Devotion to follow exclusively – We’ve said many times that love and devotion is not about lip service. True love can be demonstrated and observed. This last verse is also difficult to translate. Not because the meaning is obscure, but because our psalmist has backed so many specific terms into it that it becomes difficult to accurately represent it all in English.

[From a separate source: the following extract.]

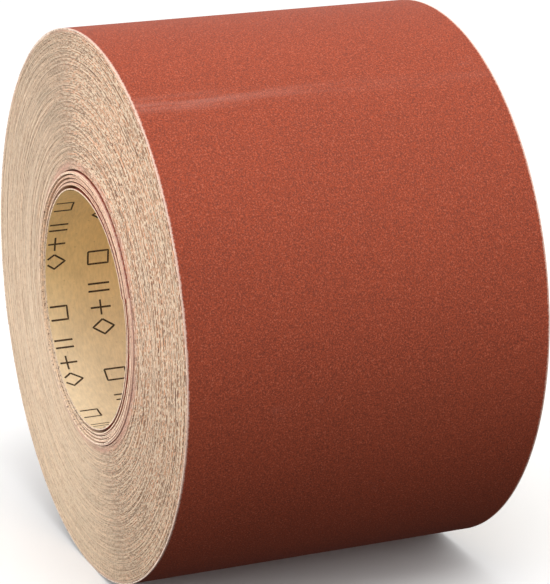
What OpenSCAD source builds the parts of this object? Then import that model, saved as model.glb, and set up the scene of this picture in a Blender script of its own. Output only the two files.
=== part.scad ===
// Coreless roll of abrasive paper: one long strip wound on itself, with the red-brown grit facing outwards
// and the tan paper of its backing facing inwards. The roll's axis lies along Y and passes through the
// origin, half-way along the roll. The front face is at -Y. The roll lies on its curved side, so +Z is up.
// Angles are seen from the front and run from +X towards +Z, the way the strip winds outwards.

/* [Roll] */
// Width of the strip, which is the roll's length along its axis
strip_width = 115; // [50:1:300]
// Outside radius at the free end of the strip
outer_r = 86; // [75:0.5:150]
// Radius of the hole inside the innermost turn
bore_r = 37.3; // [25:0.1:38]
// Radius at which the tight turns begin
pack_inner_r = 43.1; // [43.1:0.1:60]

/* [Strip] */
// Thickness of the backing paper
backing_t = 0.26; // [0.2:0.01:0.26]
// Thickness of the coat of abrasive grains
grit_t = 0.11; // [0.08:0.01:0.11]
// Growth of the radius in one turn of the tight winding
pitch = 0.378; // [0.375:0.001:0.38]

/* [Inner coils] */
// Angle of the inner end of each loose coil
inner_end_deg = 20; // [0:5:355]
// Number of coils that have come loose inside the roll
inner_coils = 5; // [1:1:5]
// Turns of the strip in each loose coil, from the innermost outwards
coil_turns = [1, 2, 2, 2, 2];
// Radial distance from one loose coil to the next
coil_pitch = 1.06; // [1.06:0.01:1.08]
// How far each loose coil stands out of the front face, from the innermost outwards
coil_out = [0.8, 0.5, 0.3, 0.5, 0.8];

/* [Free end] */
// Angle of the strip's free end
free_end_deg = 200; // [180:5:270]
// Number of hinged segments that stand for the flexible free end
tail_segments = 6; // [2:1:9]
// Room between the free end and the turn below it
tail_gap = 0.1; // [0.05:0.01:0.15]
// Gap between neighbouring segments, along the strip
segment_gap = 0.12; // [0.1:0.01:0.2]

/* [Closing tape] */
// Size of the tape along the roll's axis
tape_width = 36; // [12:1:50]
// Length of the tape around the roll
tape_length = 42; // [20:1:44]
// Thickness of the tape
tape_t = 0.15; // [0.1:0.01:0.3]

/* [Hidden] */
$fn = 96;
strip_t = backing_t + grit_t;
// The free end takes up the last quarter turn of the strip
tail_quarter = 3;
segment_deg = 90 / tail_segments;
gap_deg = segment_gap / outer_r * 180 / PI;
tape_deg = tape_length / 2 / outer_r * 180 / PI;

coil_ids = [1 : inner_coils];
tail_ids = [1 : tail_segments];
function coil_name(k, layer) = str("inner_coil_", k, "_", layer);
function tail_name(k, layer) = str("tail_", k, "_", layer);

function unit(a) = [cos(a), sin(a)];

// A spiral is drawn as quarter turns. Quarter q starts at free_end_deg + 90 * q, each quarter's radius is
// a quarter pitch larger than the one before, and its centre is moved so that the arcs join smoothly.
function quarter_centre(q) = pitch / 4 / sqrt(2) * unit(free_end_deg + 90 * q + 135);
function quarter_growth(q) = pitch / 4 * q;
function quarter_start(q) = free_end_deg + 90 * q;
// Outside radius of the outermost turn in quarter q; quarter 3 ends at the free end
function surface_r(q) = outer_r - quarter_growth(tail_quarter - q);

// The part of the plane between two angles, out to beyond the roll
module wedge(from_deg, to_deg) {
    steps = 3;
    turn = to_deg - from_deg;
    polygon(concat([[0, 0]], [for (i = [0 : steps]) 3 * outer_r * unit(from_deg + turn * i / steps)]));
}

// A stretch of the spiral inside quarter q, between two angles and two radii
module arc(q, r_in, r_out, from_deg, to_deg) {
    translate(quarter_centre(q)) intersection() {
        difference() {
            circle(r_out);
            if (r_in > 0) circle(r_in);
        }
        wedge(from_deg, to_deg);
    }
}

// Turns a flat outline, drawn as seen from the front, into a band along the roll
module band(width = strip_width, out = 0) {
    translate([0, -out, 0]) rotate([90, 0, 0]) linear_extrude(height = width, center = true) children();
}

// One layer of a coil of whole turns, with its inner surface starting at radius r
module coil(r, layer_t, turns) {
    rotate(inner_end_deg - free_end_deg)
        for (q = [0 : 4 * turns - 1])
            arc(q, r + quarter_growth(q), r + quarter_growth(q) + layer_t,
                quarter_start(q), quarter_start(q + 1));
}

// The tight turns, which touch each other all the way through
module wound_pack() {
    color("wheat") band() difference() {
        for (q = [0 : tail_quarter])
            arc(q, 0, surface_r(q) - strip_t - (q == tail_quarter ? tail_gap : 0),
                quarter_start(q), quarter_start(q + 1));
        circle(pack_inner_r);
    }
}

// One layer of the outermost turn, from below the free end round to where the free end begins
module outer_turn(below_surface, layer_t) {
    band() for (q = [0 : tail_quarter - 1])
        arc(q, surface_r(q) - below_surface, surface_r(q) - below_surface + layer_t,
            quarter_start(q), quarter_start(q + 1) - (q == tail_quarter - 1 ? gap_deg : 0));
}

module outer_turn_backing() {
    color("burlywood") outer_turn(strip_t, backing_t);
}

module outer_turn_grit() {
    color("sienna") outer_turn(grit_t, grit_t);
}

// Inner surface of loose coil k, counted from the bore outwards, where its inner end begins
function coil_r(k) = bore_r + (k - 1) * coil_pitch;

module coil_backing(k) {
    color("burlywood") band(out = coil_out[k - 1]) coil(coil_r(k), backing_t, coil_turns[k - 1]);
}

module coil_grit(k) {
    color("sienna") band(out = coil_out[k - 1]) coil(coil_r(k) + backing_t, grit_t, coil_turns[k - 1]);
}

// One layer of segment k of the free end, counted from where the free end leaves the roll
module tail_segment(k, r_out, layer_t) {
    from_deg = quarter_start(tail_quarter) + (k - 1) * segment_deg;
    band() arc(tail_quarter, r_out - layer_t, r_out, from_deg, from_deg + segment_deg - gap_deg);
}

module tail_backing(k) {
    color("burlywood") tail_segment(k, outer_r - grit_t, backing_t);
}

module tail_grit(k) {
    color("sienna") tail_segment(k, outer_r, grit_t);
}

// A stretch of the closing tape, level with the outside of the free end
module tape(from_deg, to_deg) {
    color("khaki") band(width = tape_width) arc(tail_quarter, outer_r, outer_r + tape_t, from_deg, to_deg);
}

module tape_on_tail() {
    free_end = free_end_deg + 360 - gap_deg;
    tape(free_end - tape_deg, free_end);
}

module tape_on_roll() {
    free_end = free_end_deg + 360;
    tape(free_end, free_end + tape_deg);
}

wound_pack();
outer_turn_backing();
outer_turn_grit();
for (k = coil_ids) {
    coil_backing(k);
    coil_grit(k);
}
for (k = tail_ids) {
    tail_backing(k);
    tail_grit(k);
}
tape_on_tail();
tape_on_roll();
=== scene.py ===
"""Visual model of a coreless roll of abrasive paper that lies on its curved side.

The strip is wound outwards as an Archimedean spiral. Winding angles are in degrees, seen from the front (-Y),
from +X towards +Z, and lengths are in millimetres until a mesh is made.
"""
import math
import bpy
import numpy as np
from mathutils import Matrix, Vector


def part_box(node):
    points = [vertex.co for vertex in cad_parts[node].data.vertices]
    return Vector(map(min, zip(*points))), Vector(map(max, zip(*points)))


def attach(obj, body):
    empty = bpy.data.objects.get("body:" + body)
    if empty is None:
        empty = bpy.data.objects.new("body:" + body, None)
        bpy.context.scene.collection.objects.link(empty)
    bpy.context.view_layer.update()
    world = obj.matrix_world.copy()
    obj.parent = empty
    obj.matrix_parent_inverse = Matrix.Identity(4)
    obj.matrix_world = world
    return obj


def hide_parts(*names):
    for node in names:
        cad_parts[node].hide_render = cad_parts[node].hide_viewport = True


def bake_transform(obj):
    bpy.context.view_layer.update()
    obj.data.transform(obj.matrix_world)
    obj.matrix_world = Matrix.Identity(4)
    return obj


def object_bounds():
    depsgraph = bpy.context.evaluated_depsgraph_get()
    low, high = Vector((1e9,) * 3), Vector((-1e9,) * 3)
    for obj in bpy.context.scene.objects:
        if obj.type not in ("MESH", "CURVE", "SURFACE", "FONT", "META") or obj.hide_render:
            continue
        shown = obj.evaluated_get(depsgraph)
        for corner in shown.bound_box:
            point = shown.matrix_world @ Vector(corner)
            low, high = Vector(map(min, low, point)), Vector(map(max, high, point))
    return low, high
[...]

A slavishly wooden translation might read something like this: Therefore, all precepts all I make straight. The idea is somewhat easier to explain than translate. One commentator says this, “Consequently, the text as it stands would suggest that it is best to conclude that the verb puts more emphasis upon the psalmist’s attitude than upon his actions, i.e. the disciple reckons all the stipulations of God’s Word to be right about everything” (Zemek, George. The Word of God in the Child of God. 2005, p. 285). Every single one of God’s step-by-step instructions are accurate and correct and will be followed to the letter. Why? Because he hates every false way.
We keep coming back to this tension between love and hate. Call it what you will – a child of God, a believer, a Christian, one of God’s servants – God’s people hate what God hates and love what God loves. Many who associate with God’s people are actually breakers of God’s instruction. The time to act in favor of Yhwh is NOW!
Christianity is not a works-based religion like Mormonism, Islam, Judaism, or Roman Catholicism. There is none who seek after God and none who fear Him. We come to Christ on His terms and only by His grace. Even as converted believers we rely on His grace alone. But for the first time in our lives, He has given us the ability to match the obligation. There is a balance to obedience with our own responsibility on one end and God’s enabling and sustaining grace on the other. When we obey, God gets the glory because we obey by His grace alone. When we fail to obey, we are to blame because God has given us His grace. We act because He first acted. When we act, it is by His grace. But the time to act is now. Soli Deo Gloria!